Gold: August gold contracts fell 2% to $4,200, as pressure from May’s nonfarm payrolls figures, which bolstered the Fed’s position to raise rates, continues to weigh on the currency amid the lack of a peace deal. While today’s inflation data offered a strong headline surge, core inflation rose only 0.2%, below expectations of 0.3% rise and a drop from April’s 0.4%. YoY, core stands at 2.9%. The core print is relatively constructive, as it treats the headline surge as a function of energy base effects rolling forward as a continued pass-through. The readings are unlikely to shift the FOMC’s calculus significantly. While core is relatively moving in the right direction, at 2.9% YoY remains well above the 2% target. Supportive of gold today is a drop in the dollar. Gold is still trading as a pure macro asset, with an unusually tight inverse relationship to the dollar and US real yields keeping a firm lid on prices. With the inflation impulse from energy fading modestly and correlations with crude moderating, bullion’s near-term path is likely to be dictated by the trajectory of real yields and the dollar, meaning a more durable recovery probably requires either softer inflation expectations, lower yields, or a renewed bout of growth anxiety that revives safe-haven demand.

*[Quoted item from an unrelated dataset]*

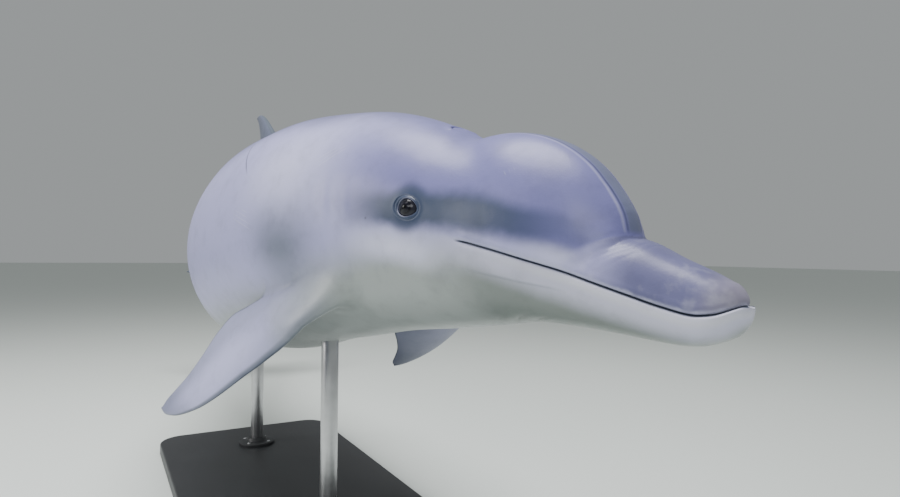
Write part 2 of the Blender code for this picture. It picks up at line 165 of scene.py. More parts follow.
def smoothCurve(table, s):  # a smooth curve through (place, value) that never overshoots its points
    places, values = np.array(table, float).T
    steps = np.diff(places)
    slopes = np.diff(values) / steps
    bends = np.concatenate([slopes[:1], np.zeros(len(slopes) - 1), slopes[-1:]])
    for i in range(1, len(slopes)):
        if slopes[i - 1] * slopes[i] > 0:
            before = 2 * steps[i] + steps[i - 1]
            after = steps[i] + 2 * steps[i - 1]
            bends[i] = (before + after) / (before / slopes[i - 1] + after / slopes[i])
    s = np.clip(s, places[0], places[-1])
    i = np.clip(np.searchsorted(places, s) - 1, 0, len(steps) - 1)
    t = (s - places[i]) / steps[i]
    start = (1 + 2 * t) * (1 - t) ** 2 * values[i] + t * (1 - t) ** 2 * steps[i] * bends[i]
    end = t * t * (3 - 2 * t) * values[i + 1] + t * t * (t - 1) * steps[i] * bends[i + 1]
    return start + end


def smoothStep(low, high, value):
    t = np.clip((value - low) / (high - low), 0, 1)
    return t * t * (3 - 2 * t)


def between(rise, fall, value):  # 1 from the end of the rise to the start of the fall
    return smoothStep(*rise, value) * (1 - smoothStep(*fall, value))


def hump(gap, width):  # 1 where the gap is nothing, and soon 0 on either side
    return np.exp(-((gap / width) ** 2))


def unit(vectors):
    return vectors / np.linalg.norm(vectors, axis=-1, keepdims=True)


def laySpine():
    stations = np.arange(0, body["spineLength"], body["spineStep"])
    heading = np.radians(smoothCurve(body["heading"], stations))
    rise = np.radians(smoothCurve(body["rise"], stations))
    ahead = np.stack([np.cos(heading) * np.cos(rise), np.sin(heading) * np.cos(rise), np.sin(rise)], 1)
    left = np.stack([-np.sin(heading), np.cos(heading), 0 * heading], 1)
    up = np.cross(ahead, left)
    points = np.concatenate([[[0, 0, 0]], np.cumsum(-ahead * body["spineStep"], 0)[:-1]])
    middle = [np.interp(body["overStand"], stations, points[:, k]) for k in (0, 1)]
    places = points - [middle[0], middle[1], -body["beakHeight"]]
    return stations, (places, -ahead, left, up)


spineStations, spineRows = laySpine()


def spineFrame(s):
    t = np.clip(s, 0, spineStations[-1])
    place, back, left, up = (
        np.stack([np.interp(t, spineStations, row[:, k]) for k in range(3)], -1) for row in spineRows
    )
    return place + back * (s - t)[..., None], back, left, up


def posed(s, y, z):  # carries a point of the straight body to its place in the pose
    place, _, left, up = spineFrame(s)
    return place + left * y[..., None] + up * z[..., None]


def tipRound(s, reach):
    return np.sqrt(np.maximum(1e-6, 1 - (1 - np.clip(s / reach, 0, 1)) ** 2))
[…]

For gold, reduced geopolitical uncertainty will direct risk-on flows away from the dollar, while lower oil prices should ease inflation fears. Gold has broken support from the $4,300-$4,500 level.

Silver: Silver futures are up 0.70% to $65.68

gold and silver bars on black background

BASE METALS

Copper: Copper prices on the LME fell to a three-week low as Middle East worries outweighed the bullish impact of reduced warehouse inventories, while COMEX copper prices rose modestly, up 0.2% to $6.33 after falling on Tuesday. While LME warehouse levels continue to fall, as traders continue to look ahead to the end of June for the Trump administration’s decision over a potential tariff on copper. COMEX prices continue to trade at a premium to LME prices, which also offers support to prices, as traders move copper from global warehouses to the US. Available stocks in LME-registered warehouses are at 225,575 tons, the lowest since February 24. Falling inventories also continue to lower the discount of the LME cash copper contract to the three-month benchmark. In China, copper inventories in warehouses monitored by the SHFE fell 3% on Friday, showing signs of solid demand despite higher prices, which Chinese traders have typically shown heightened sensitivity to. Morgan Stanley noted that 15% tariff would continue to drive both COMEX and LME prices higher, with about 2.5% of annual copper demand going toward US stockpiling.

The Department of Commerce is due to make a recommendation to President Trump on copper tariffs by the end of the month, potentially opening the door for more shipments to the US, which would raise prices further if the tariffs do take effect. However, no policy action could see prices and premiums come under pressure.

Zinc: Zinc slipped 1.6% to $3,498.

Aluminum: Aluminum shed 1.9% to $3,480.

Tin: Tin dipped 1.1% to $51,925.

Lead: Lead lost 1% to $1,965.

Nickel: Nickel slid 2.7% to $17,580.